Abstract: Current Field Programmable Gate Array (FPGA) programming abstractions give disproportionate emphasis to reducing the design effort for processing kernels than to the memory access side of the design task. Designers are asked to build all the datapaths for on-chip buffering and data movements, as well as the state machines to coordinate these datapath activities. These datapaths are often ad-hoc efforts that are not generally reusable.

Software programmers leverage abstraction to simplify their design efforts⸺hardware designers should be supported by similar abstractions in order to increase FPGA programmability in modern computing systems.
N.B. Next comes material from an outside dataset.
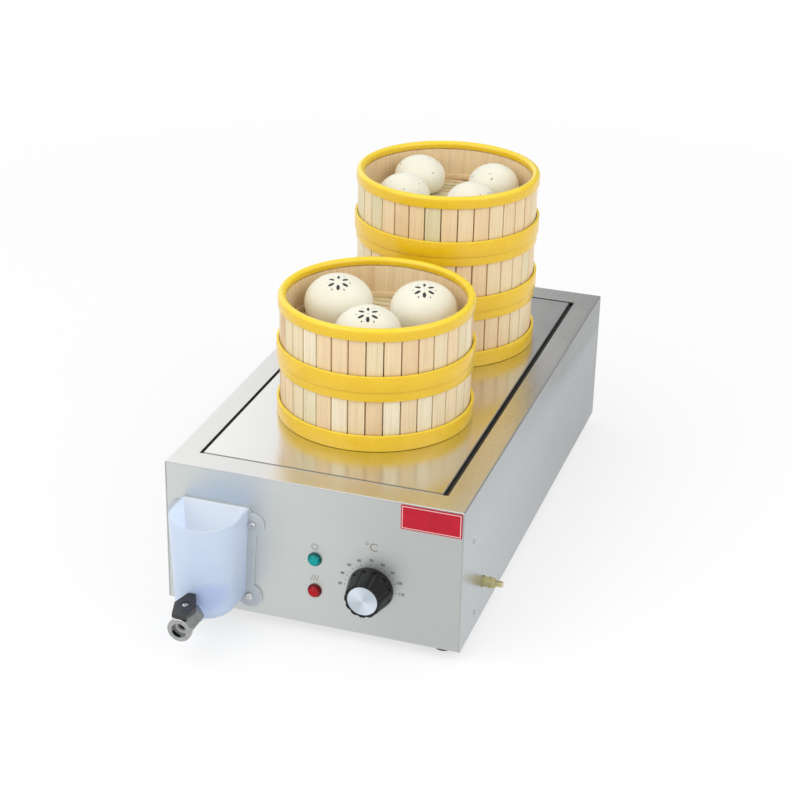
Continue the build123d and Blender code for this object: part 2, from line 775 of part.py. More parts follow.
# Valve handle: a wedge with six sides that stands highest away from the outlet
half_length = handle_length / 2
handle_rise = (handle_back_top - handle_front_top) / 2
with BuildPart() as valve_handle:
    with BuildSketch(facing_up(box_x, pivot_y, feed_z + handle_underside)):
        Polygon(
            (-handle_front_width / 2, -half_length),
            (handle_front_width / 2, -half_length),
            (handle_width / 2, 0),
            (handle_back_width / 2, half_length),
            (-handle_back_width / 2, half_length),
            (-handle_width / 2, 0),
            align=None,
        )
    extrude(amount=handle_back_top - handle_underside)
    fillet(valve_handle.edges().filter_by(Axis.Z), bend_radius / 2)
    with BuildSketch(facing_right(box_x - handle_width, pivot_y, feed_z)):
        Polygon(
            (-handle_length, handle_front_top - handle_rise),
            (handle_length, handle_back_top + handle_rise),
            (handle_length, 2 * handle_back_top),
            (-handle_length, 2 * handle_back_top),
            align=None,
        )
    extrude(amount=2 * handle_width, mode=Mode.SUBTRACT)
    top_edges = valve_handle.faces().sort_by(Axis.Z)[-1].edges()
    fillet(top_edges, bend_radius / 2)
    with BuildSketch(facing_up(box_x, pivot_y, feed_z + handle_underside)):
        Circle(neck_radius + rest_gap)
    extrude(amount=handle_bore_top - handle_underside, mode=Mode.SUBTRACT)
    with BuildSketch(facing_up(box_x, pivot_y, feed_z + handle_underside)):
        Circle(stem_radius + running_gap)
        Rectangle(
            2 * (stem_radius + running_gap), 2 * (stem_radius - sheet + running_gap), mode=Mode.INTERSECT
        )
    extrude(amount=stem_top - handle_underside + running_gap, mode=Mode.SUBTRACT)
    with BuildSketch(facing_up(box_x, pivot_y, feed_z + stem_top + running_gap)):
        Circle(handle_screw_head + slip_gap)
    extrude(amount=handle_back_top, mode=Mode.SUBTRACT)
keep(valve_handle, "valve_handle")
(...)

In this talk, I will focus on (1) re-imagining what memory should look like for FPGA hardware designers, and (2) virtualizing functionalities, devices and platforms for FPGA computing. I have been investigating a service-oriented abstraction and framework to simplify hardware design efforts for FPGA accelerator’s memory systems. The goal is to enable FPGA accelerator designers to configure a specialized memory system that presents abstract semantic-rich memory operations, across diverse memory devices, without performance overhead. Current efforts also extend this abstraction to virtualize these functionalities across devices and architectures. I will conclude by discussing the future potential of my research and vision for FPGA computing.
Bio: Joseph Melber is a Ph.D. candidate in Electrical and Computer Engineering at Carnegie Mellon University. He is advised by Dr. James C. Hoe. His research interests are reconfigurable computing, and computer architecture. His research focuses on memory systems and programming abstractions for heterogeneous FPGA computing systems. He received his M.S. in Electrical and Computer Engineering from Carnegie Mellon University in 2016, and B.S. in EE from the University at Buffalo in 2014.